Other groups, like the Independent Chemical Information Service, are happy to have NAFTA remain as it is: “The plastics industries in Mexico and the US [sic] are well aware of the benefits of the current arrangement, and their corresponding trade groups are working with their peers in Canada to preserve NAFTA.”
If NAFTA were scrapped, tariff levels for plastics products would resort to “Most Favored Nation” [MFN] levels dictated by the World Trade Organization. Depending on the good, these tariffs range from around 3 to 6 percent; but as the American Chemistry Council writes, “even the generous…[MFN] tariffs would be harmful, encouraging Canadian and, more importantly, Mexican imports from other countries like China, Brazil, or European countries.”

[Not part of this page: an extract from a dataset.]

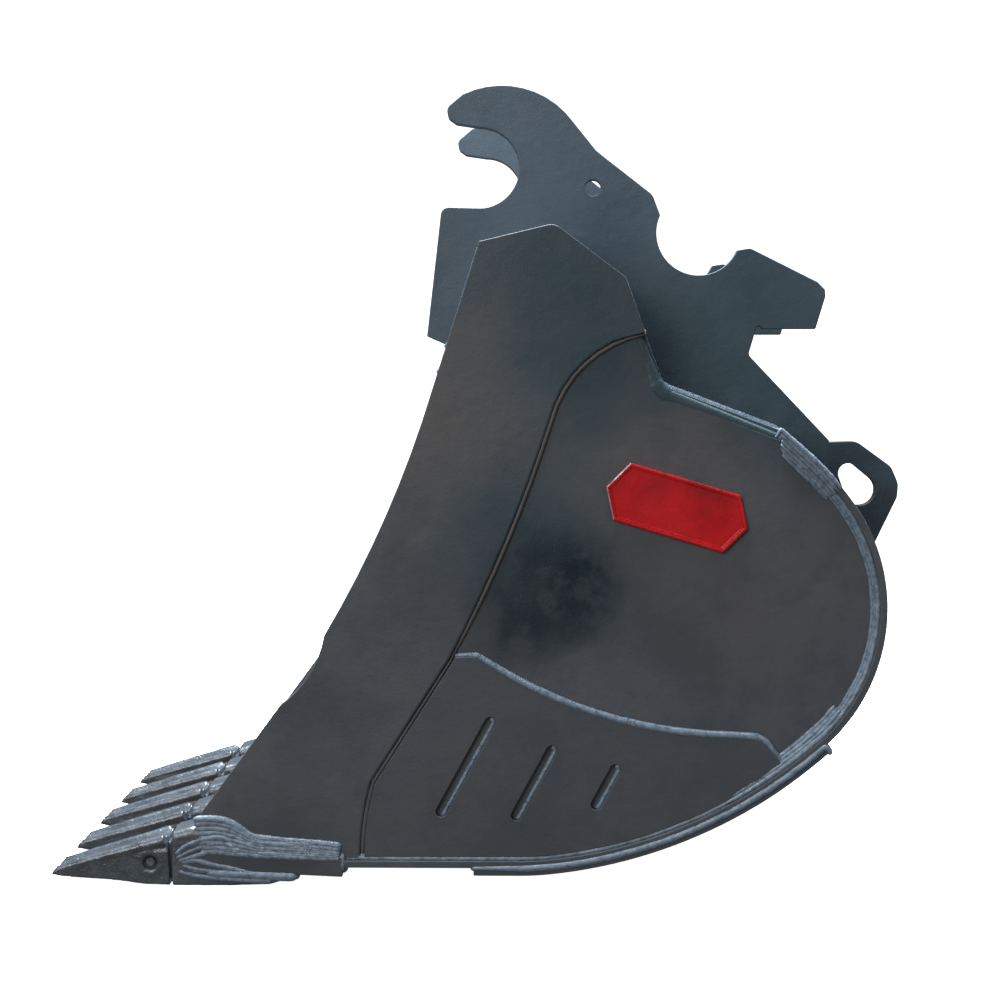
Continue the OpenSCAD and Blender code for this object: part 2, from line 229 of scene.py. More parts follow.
@dataclass(frozen=True)
class Paint:
    """Sprayed paint on steel: cloudy colour, fine specks, orange peel and uneven gloss; placed clouds of painted
    reflection and shade; specks, which on welds and castings are painted glints.
    """

    name: str
    base: Colour
    dark: Colour
    warm: Colour
    specks_and_glints: Colour = (0.16, 0.19, 0.22)
    speck_and_glint_share: float = 0.25
    cloud_scale: float = 3.0
    peel_scale: float = 380.0
    peel_depth: float = 0.0003
    lump_scale: float = 60.0
    lump_depth: float = 0.0006
    rough_low: float = 0.36
    rough_high: float = 0.56
    metallic: float = 0.0
    gloss: float = 0.3
    mottle: float = 0.45
    reflection_shade_zones: tuple[Zone, ...] = ()

    def material(self) -> bpy.types.Material:
        """Builds the material, or returns the one built before.

        Returns:
            The material.
        """
        known = bpy.data.materials.get(self.name)
        if known is not None:
            return known
        made = bpy.data.materials.new(self.name)
        made.use_nodes = True
        tree = Tree(made.node_tree)
        shader = made.node_tree.nodes["Principled BSDF"]
        place = tree.add("ShaderNodeTexCoord").outputs["Object"]
        colour = self._colour(tree, place)
        made.node_tree.links.new(colour, shader.inputs["Base Color"])
        rough = tree.ramp(tree.noise(place, 11.0, 4.0), 0.3, 0.7, self.rough_low, self.rough_high)
        made.node_tree.links.new(rough, shader.inputs["Roughness"])
        made.node_tree.links.new(self._bump(tree, place), shader.inputs["Normal"])
        shader.inputs["Metallic"].default_value = self.metallic
        shader.inputs["Specular IOR Level"].default_value = self.gloss
        made.diffuse_color = rgba(self.base)
        return made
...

Like the auto industry, North American plastics rely on an integrated supply chain made possible by NAFTA. The free movement of goods across borders means that U.S. plastics, in particular, can maintain its $10 billion surplus with Mexico and its almost $750 million surplus with Canada. The protections for investors and rules for trade also give the assurances required for long-term investment, which further develops the industry, integrates supply chains, creates North American jobs, and increases competition in the global market.